I consider myself privileged in many ways — in terms of the family I was born into and the opportunities to which I have always had access. Still, when I think back to my early days as a 22-year-old fresh out of college, I remember life as being a nightmare, really. I joined a Fortune 500 company at that time and among the least of my concerns was that women were paid significantly less than men. We had to work twice as hard to prove ourselves and when we did, we were called ‘aggressive’. Female staff were propositioned by colleagues and clients alike and the men in positions of power took great pride in being socially deviant.

Back then, I would call my mother and cry, desperately wanting to quit all this. She said to me, “Grow up, little girl, this is the real world. It doesn’t matter if you’re in politics, the corporate world or the media. The names and faces of the men will be different, but that’s about it. Learn how to deal with it.” So I did. I’m happy to say that I emerged stronger for it and I feel like I can now work with anybody, in the environment of my choice.

Can we say, then, that women are more empowered now? At least the women reading this piece are, or should be, in a position to make better choices. Right? If that’s the case though, why didn’t I fight the system instead of learning to deal with it? What choices must we make? Why should we make choices at all? Can’t we have it all and be superwomen? I think of my mother, who became a minister in the Congress government between 1999 and 2004. Her recipe for success included dreaming big and working towards it. She married the right man and had two children early, which allowed her to focus on her work. I think I have the best parents in the world, but still, as a child, I felt my mother’s absence. If you were to ask her, she would tell you that her success came at a cost.

I also have a sister, who did all the right things. She is ‘settled’, having married the love of her life, who happens to be from the same community and has two lovely sons. As for me, well, I travelled, bummed around for a couple of years, worked at Fortune 500 companies for about a decade and set up a successful school in Bengaluru. It sounds good so far, but hey, I’m still single! My parents wish I had personal life and my sister, a professional one!

Much is expected of women today, no matter where they come from. We are required to have successful careers and ensure that they don’t get in the way of our personal lives. We are defined by our labels —daughter, sister, mother, wife, working woman — the fact that we are human too, just like men, seems to be forgotten. If we were men, however, we wouldn’t be expected to become super beings, who are successful both professionally and personally.

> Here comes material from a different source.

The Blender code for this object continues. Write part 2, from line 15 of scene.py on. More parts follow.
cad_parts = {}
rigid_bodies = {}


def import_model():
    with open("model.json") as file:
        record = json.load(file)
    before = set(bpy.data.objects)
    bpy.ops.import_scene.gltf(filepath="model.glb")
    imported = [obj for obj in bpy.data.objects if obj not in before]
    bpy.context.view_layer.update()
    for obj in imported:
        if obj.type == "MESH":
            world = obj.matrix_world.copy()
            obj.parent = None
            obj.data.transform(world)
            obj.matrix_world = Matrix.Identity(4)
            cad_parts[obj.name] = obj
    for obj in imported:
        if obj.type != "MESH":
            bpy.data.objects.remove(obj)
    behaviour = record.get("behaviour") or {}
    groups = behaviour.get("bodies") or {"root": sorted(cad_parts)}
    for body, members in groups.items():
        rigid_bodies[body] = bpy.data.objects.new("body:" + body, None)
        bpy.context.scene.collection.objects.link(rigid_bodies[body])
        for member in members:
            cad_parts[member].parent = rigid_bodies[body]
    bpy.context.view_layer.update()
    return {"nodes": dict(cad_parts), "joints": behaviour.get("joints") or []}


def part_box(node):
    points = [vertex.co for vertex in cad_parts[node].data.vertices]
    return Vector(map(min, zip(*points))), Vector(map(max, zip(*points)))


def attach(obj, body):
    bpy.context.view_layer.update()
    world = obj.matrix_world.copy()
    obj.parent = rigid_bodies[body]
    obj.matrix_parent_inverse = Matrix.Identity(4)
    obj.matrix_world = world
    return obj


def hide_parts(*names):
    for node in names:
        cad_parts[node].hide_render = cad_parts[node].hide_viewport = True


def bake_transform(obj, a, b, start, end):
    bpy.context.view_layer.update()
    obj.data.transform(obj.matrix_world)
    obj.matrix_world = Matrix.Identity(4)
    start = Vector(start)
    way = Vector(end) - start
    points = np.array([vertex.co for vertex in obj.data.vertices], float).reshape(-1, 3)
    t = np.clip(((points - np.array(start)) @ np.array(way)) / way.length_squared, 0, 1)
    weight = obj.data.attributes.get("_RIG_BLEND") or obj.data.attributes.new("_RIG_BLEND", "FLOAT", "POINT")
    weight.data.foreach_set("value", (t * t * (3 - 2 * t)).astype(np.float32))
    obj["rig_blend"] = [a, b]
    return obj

Is this possible, really? Let’s look at the number of women in leadership. Sheryl Sandberg is the COO of Facebook, but she is part of a paltry 15% of women in corporate leadership positions. Only 5% of the heads of state are women and 13% occupy seats in parliaments. Is this because we aren’t committed or intelligent enough? No. The bottom line is simply that men continue to be perceived as breadwinners, the role society appreciates above all else. Women are homemakers, meant to take care of the family and remain submissive to the men who call the shots in their lives.

Are equality and empowerment choices that we can make? Yes, but only if we recognise the very real differences between men and women, instead of pitting them together all the time. We need to value what women have to offer and the choices we must make if we are to develop a system that allows us to take advantage of the opportunities made available to us today. We need to start by perceiving ourselves as valuable and striving towards being economically independent. Every woman needs access to quality education, as well as entrepreneurship skills and training. Women need to be given the chance to pursue a career that they are passionate about and which gives them control over their schedules. When this happens, living and working become inseparable.

Organisations should, as a norm, make sabbaticals compulsory for people every few years, value working smart rather than hard, change school hours to match work hours, offer six to 12 months paternity leave, have creches at work and use technology for things like video conferences. By having women occupy leadership positions in significant numbers, we can push for the women’s reservation bill in the Lok Sabha and vote for a female candidate when the opportunity arises.

What will this mean for us? As a nation, we talk about the youth demographic dividend. Imagine the double dividend we could achieve if, like China, we unlocked the potential of our women! A quote by Mark Twain springs to mind and sums all of this up perfectly — “What would men be without women? Scarce sir, mighty scarce!”